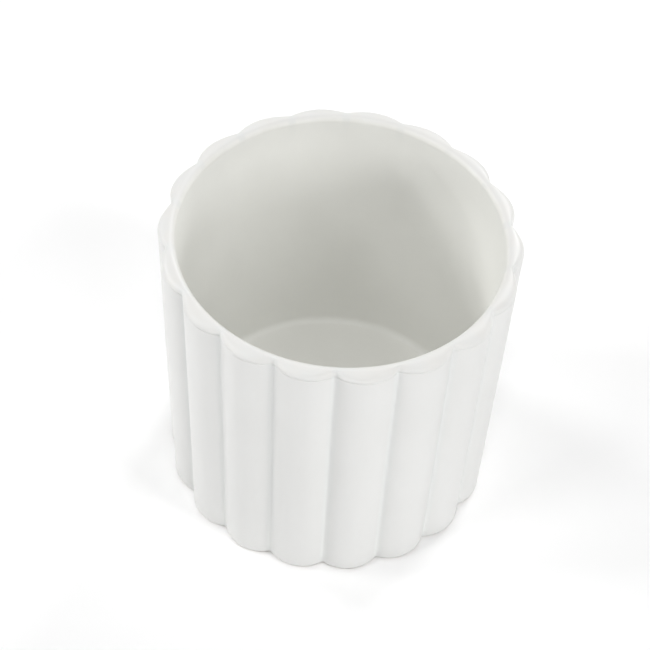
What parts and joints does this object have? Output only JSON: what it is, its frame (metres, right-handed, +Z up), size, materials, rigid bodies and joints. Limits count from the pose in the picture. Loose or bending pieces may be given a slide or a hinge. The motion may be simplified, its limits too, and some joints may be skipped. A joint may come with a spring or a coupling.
{
  "type": "pen holder cup",
  "caption": "Round fluted stoneware desk cup for pens, with a smooth bore, a rolled lip, a foot ring and silicone foot pads.",
  "frame": {"origin": "under the middle of the cup, in the plane of the desk that the foot pads stand on", "axes": "+Z up along the cup's own axis, out of its mouth; -Y is the side that faces the viewer, +X is to that viewer's right"},
  "size_m": [0.09, 0.089, 0.0846],
  "materials": {
    "glazed_stoneware": "white glazed stoneware, smooth satin gloss",
    "silicone": "pale translucent silicone rubber",
    "adhesive_tape": "thin white double-sided tape"
  },
  "bodies": {
    "root": {"cup_body": "glazed_stoneware", "foot_pad_1": "silicone", "foot_pad_2": "silicone", "foot_pad_3": "silicone", "foot_pad_4": "silicone", "pad_adhesive_1": "adhesive_tape", "pad_adhesive_2": "adhesive_tape", "pad_adhesive_3": "adhesive_tape", "pad_adhesive_4": "adhesive_tape"}
  },
  "joints": []
}
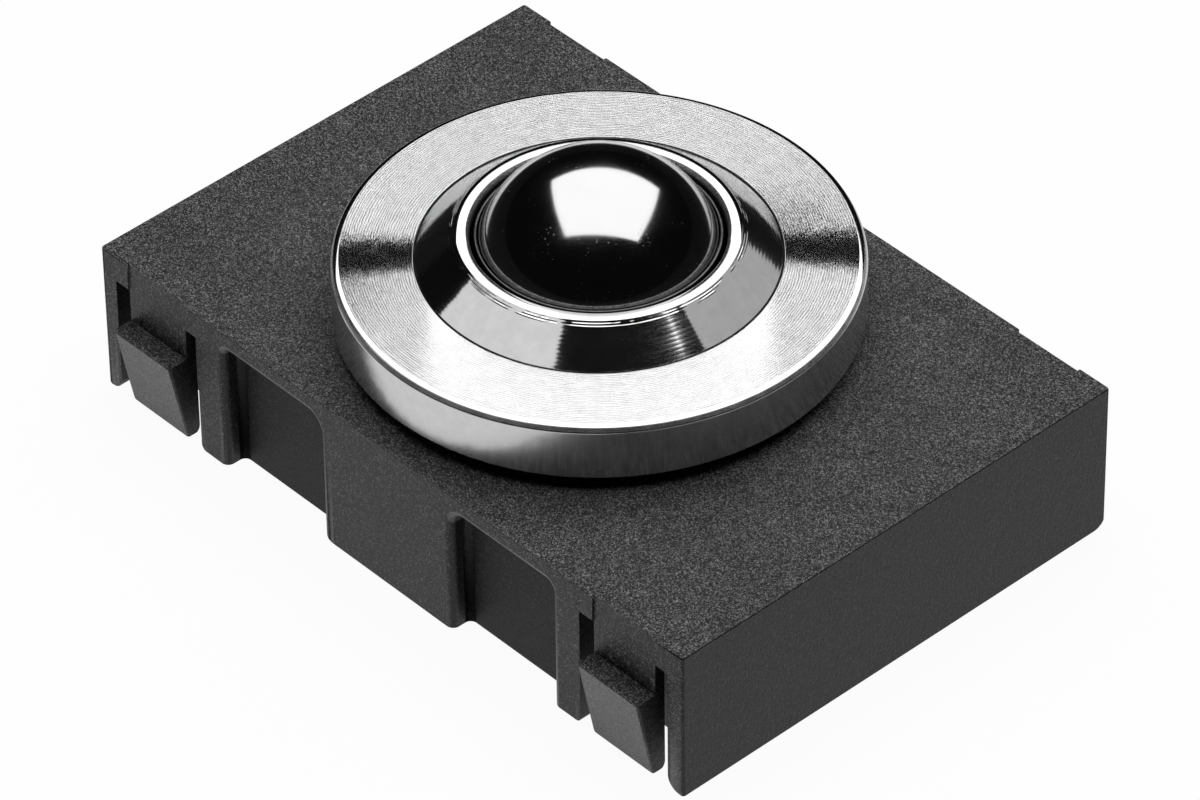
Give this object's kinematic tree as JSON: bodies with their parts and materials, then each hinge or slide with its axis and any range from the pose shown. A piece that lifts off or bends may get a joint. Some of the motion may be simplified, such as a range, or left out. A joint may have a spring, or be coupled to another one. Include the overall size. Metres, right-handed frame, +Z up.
{
  "type": "ball castor",
  "caption": "Ball castor: steel ball transfer unit with a round flange, in a rectangular black moulded carrier with snap hooks.",
  "frame": {"origin": "centre of the footprint, on the plane that the skirt stands on", "axes": "+Z up through the ball, +X along the long sides of the carrier"},
  "size_m": [0.0496, 0.036, 0.0213],
  "materials": {
    "carrier_plastic": "fine grain",
    "turned_steel": "bright turned",
    "race_steel": "hardened, ground",
    "ball_steel": "mirror polish",
    "ring_steel": "satin",
    "seal_felt": "oiled felt"
  },
  "bodies": {
    "base": {"carrier": "carrier_plastic", "housing": "turned_steel", "ball_cup": "race_steel", "retaining_ring": "ring_steel", "seal_ring": "seal_felt"},
    "bearing": {"support_balls": "ball_steel"},
    "ball": {"load_ball": "ball_steel"}
  },
  "joints": [
    {"name": "bearing_turn", "type": "hinge", "parent": "base", "child": "bearing", "pos_m": [0, 0, 0.01383], "axis": [0, 0, 1], "continuous": true},
    {"name": "ball_roll", "type": "hinge", "parent": "bearing", "child": "ball", "pos_m": [0, 0, 0.01383], "axis": [1, 0, 0], "continuous": true}
  ]
}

▶ _GIVEN INSTRUCTION_
Return every entry exactly as given.

▶ _SOLUTION FOR THIS PROBLEM_
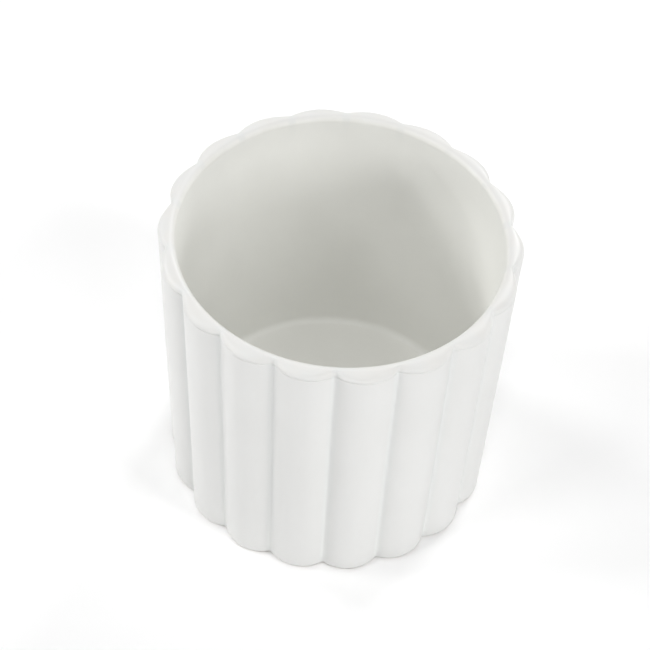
What parts and joints does this object have? Output only JSON: what it is, its frame (metres, right-handed, +Z up), size, materials, rigid bodies and joints. Limits count from the pose in the picture. Loose or bending pieces may be given a slide or a hinge. The motion may be simplified, its limits too, and some joints may be skipped. A joint may come with a spring or a coupling.
{
  "type": "pen holder cup",
  "caption": "Round fluted stoneware desk cup for pens, with a smooth bore, a rolled lip, a foot ring and silicone foot pads.",
  "frame": {"origin": "under the middle of the cup, in the plane of the desk that the foot pads stand on", "axes": "+Z up along the cup's own axis, out of its mouth; -Y is the side that faces the viewer, +X is to that viewer's right"},
  "size_m": [0.09, 0.089, 0.0846],
  "materials": {
    "glazed_stoneware": "white glazed stoneware, smooth satin gloss",
    "silicone": "pale translucent silicone rubber",
    "adhesive_tape": "thin white double-sided tape"
  },
  "bodies": {
    "root": {"cup_body": "glazed_stoneware", "foot_pad_1": "silicone", "foot_pad_2": "silicone", "foot_pad_3": "silicone", "foot_pad_4": "silicone", "pad_adhesive_1": "adhesive_tape", "pad_adhesive_2": "adhesive_tape", "pad_adhesive_3": "adhesive_tape", "pad_adhesive_4": "adhesive_tape"}
  },
  "joints": []
}
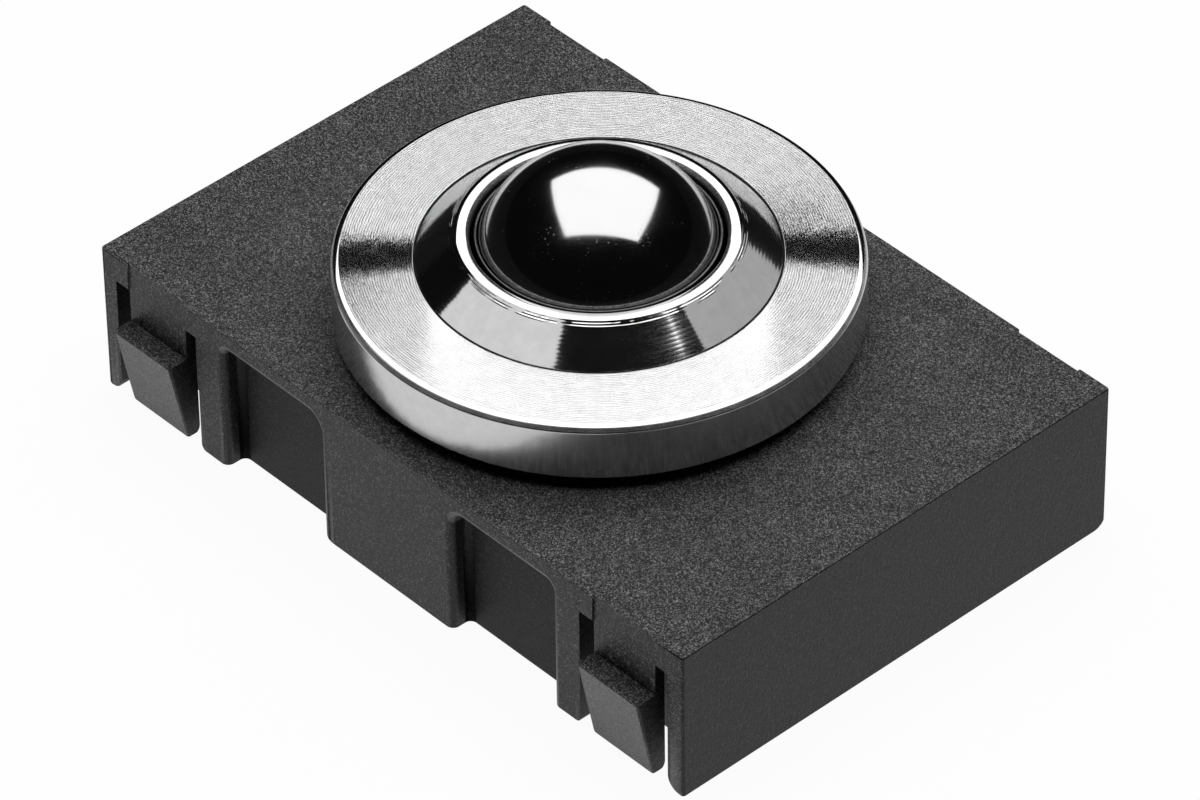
Give this object's kinematic tree as JSON: bodies with their parts and materials, then each hinge or slide with its axis and any range from the pose shown. A piece that lifts off or bends may get a joint. Some of the motion may be simplified, such as a range, or left out. A joint may have a spring, or be coupled to another one. Include the overall size. Metres, right-handed frame, +Z up.
{
  "type": "ball castor",
  "caption": "Ball castor: steel ball transfer unit with a round flange, in a rectangular black moulded carrier with snap hooks.",
  "frame": {"origin": "centre of the footprint, on the plane that the skirt stands on", "axes": "+Z up through the ball, +X along the long sides of the carrier"},
  "size_m": [0.0496, 0.036, 0.0213],
  "materials": {
    "carrier_plastic": "fine grain",
    "turned_steel": "bright turned",
    "race_steel": "hardened, ground",
    "ball_steel": "mirror polish",
    "ring_steel": "satin",
    "seal_felt": "oiled felt"
  },
  "bodies": {
    "base": {"carrier": "carrier_plastic", "housing": "turned_steel", "ball_cup": "race_steel", "retaining_ring": "ring_steel", "seal_ring": "seal_felt"},
    "bearing": {"support_balls": "ball_steel"},
    "ball": {"load_ball": "ball_steel"}
  },
  "joints": [
    {"name": "bearing_turn", "type": "hinge", "parent": "base", "child": "bearing", "pos_m": [0, 0, 0.01383], "axis": [0, 0, 1], "continuous": true},
    {"name": "ball_roll", "type": "hinge", "parent": "bearing", "child": "ball", "pos_m": [0, 0, 0.01383], "axis": [1, 0, 0], "continuous": true}
  ]
}